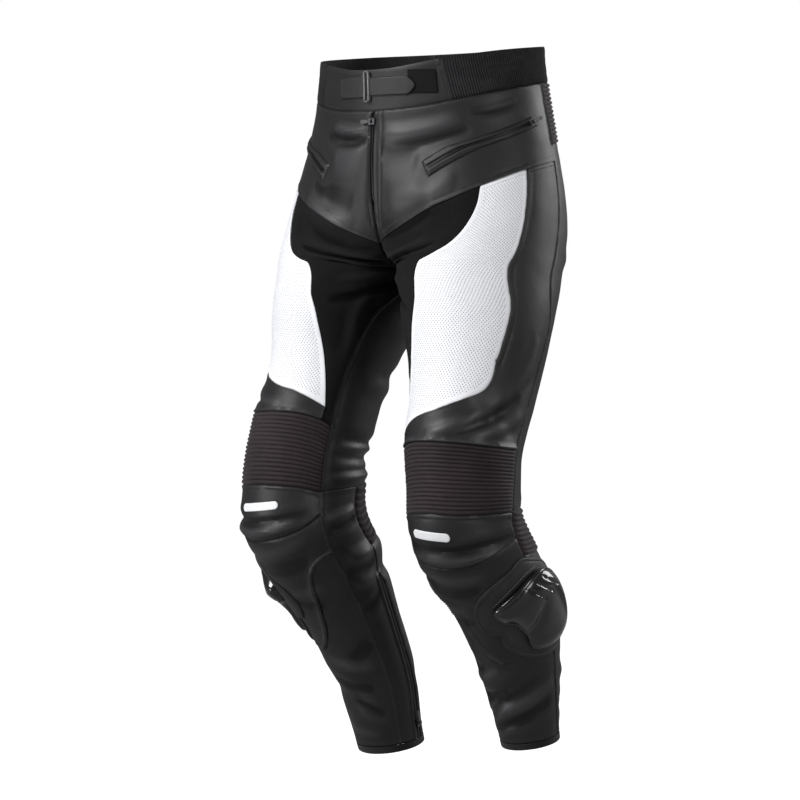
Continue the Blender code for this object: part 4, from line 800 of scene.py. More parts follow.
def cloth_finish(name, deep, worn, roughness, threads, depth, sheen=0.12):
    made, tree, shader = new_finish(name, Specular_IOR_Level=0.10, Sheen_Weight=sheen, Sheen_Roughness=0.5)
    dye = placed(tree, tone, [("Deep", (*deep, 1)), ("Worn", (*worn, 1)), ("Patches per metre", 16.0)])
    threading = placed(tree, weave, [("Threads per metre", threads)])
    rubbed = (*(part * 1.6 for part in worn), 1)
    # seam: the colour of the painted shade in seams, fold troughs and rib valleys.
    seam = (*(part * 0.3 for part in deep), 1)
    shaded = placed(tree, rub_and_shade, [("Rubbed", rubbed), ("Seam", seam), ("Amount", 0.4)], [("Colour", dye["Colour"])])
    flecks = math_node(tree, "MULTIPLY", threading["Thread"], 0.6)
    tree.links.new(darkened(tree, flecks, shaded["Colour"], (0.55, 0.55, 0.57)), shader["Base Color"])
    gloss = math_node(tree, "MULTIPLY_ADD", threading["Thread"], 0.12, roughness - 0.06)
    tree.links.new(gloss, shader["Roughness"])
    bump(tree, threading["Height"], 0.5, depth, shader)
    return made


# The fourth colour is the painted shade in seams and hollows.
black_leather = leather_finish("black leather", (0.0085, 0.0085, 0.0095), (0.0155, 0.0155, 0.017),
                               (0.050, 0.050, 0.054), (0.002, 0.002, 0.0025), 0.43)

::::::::

EXERCISE DESCRIPTION:
Extract the data in full. Keep it word for word.

EXERCISE OUTPUT:
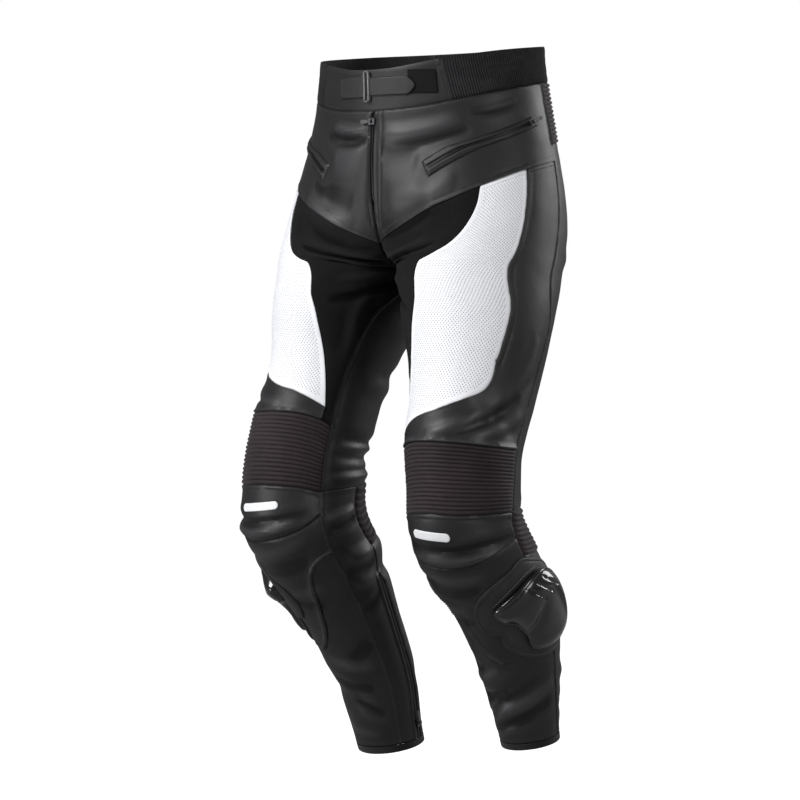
Continue the Blender code for this object: part 4, from line 800 of scene.py. More parts follow.
def cloth_finish(name, deep, worn, roughness, threads, depth, sheen=0.12):
    made, tree, shader = new_finish(name, Specular_IOR_Level=0.10, Sheen_Weight=sheen, Sheen_Roughness=0.5)
    dye = placed(tree, tone, [("Deep", (*deep, 1)), ("Worn", (*worn, 1)), ("Patches per metre", 16.0)])
    threading = placed(tree, weave, [("Threads per metre", threads)])
    rubbed = (*(part * 1.6 for part in worn), 1)
    # seam: the colour of the painted shade in seams, fold troughs and rib valleys.
    seam = (*(part * 0.3 for part in deep), 1)
    shaded = placed(tree, rub_and_shade, [("Rubbed", rubbed), ("Seam", seam), ("Amount", 0.4)], [("Colour", dye["Colour"])])
    flecks = math_node(tree, "MULTIPLY", threading["Thread"], 0.6)
    tree.links.new(darkened(tree, flecks, shaded["Colour"], (0.55, 0.55, 0.57)), shader["Base Color"])
    gloss = math_node(tree, "MULTIPLY_ADD", threading["Thread"], 0.12, roughness - 0.06)
    tree.links.new(gloss, shader["Roughness"])
    bump(tree, threading["Height"], 0.5, depth, shader)
    return made


# The fourth colour is the painted shade in seams and hollows.
black_leather = leather_finish("black leather", (0.0085, 0.0085, 0.0095), (0.0155, 0.0155, 0.017),
                               (0.050, 0.050, 0.054), (0.002, 0.002, 0.0025), 0.43)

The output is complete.